The Level of Analysis here, though systematic, covers everything the question asks of them. They consider a number of Orwell's techniques to convey The Party's control over the people of Oceania, which specific attention to detail with regards to how Winston Smith acts as a voice of just one of the many Inner party members that The Party controlling. I also like the evidence drawn from the source text as it shows a good understanding of the events of each of the four first chapters; this shows examiners that there is a sound comprehension and attention of the details of the plot and how The Party's dystopian cruelty is filtered to the reader in each one.
What could be improved though, is the amount of direct linking to the source text via quotes.

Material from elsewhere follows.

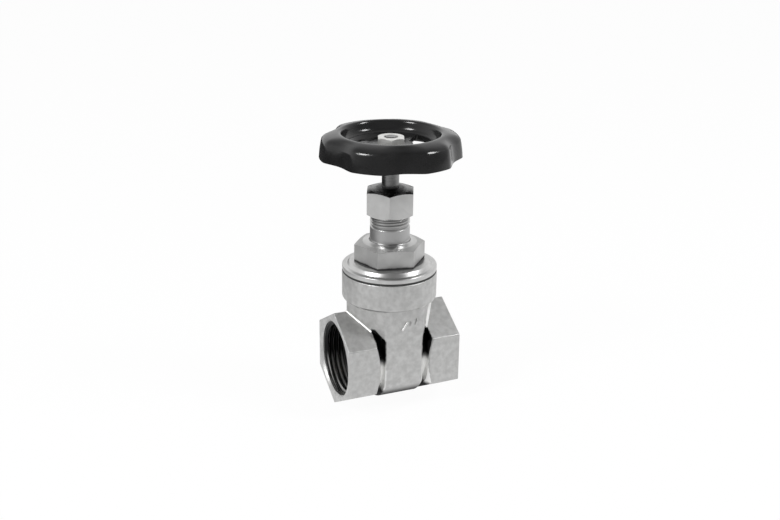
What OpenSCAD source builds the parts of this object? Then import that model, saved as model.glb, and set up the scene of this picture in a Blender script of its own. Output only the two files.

Quotes are an extremely important part of analytical essay writing as they show proof that the candidate reailses what they're saying can be backed up by the text they are studying, and it also shows a knowledge of the section from which the quotes are sourced. So it ias a shame to see very few quotes taken form the source text in this answer - I would encourage that the candidate looks at their answer and highlights, where possible, sections where a quote from the novel could replace a few words as this shows direct integration (embedded quotes) of the source text into the essay.

Quality of writing

The Quality of Written Communication (QWC) here is average. There is a sound handling of the English language that is entirely respresentative of what is expected from a GCSE English candidate. There is a good use of a range of vocabulary and almost no spelling errors; there are no errors that compromise the meaning of the essay. It would however be prudent, to achieve the highest band of marks, to read and re-read the answer before closing the exam booklet/submitting the final draft of coursework to iron out any final errors in QWC.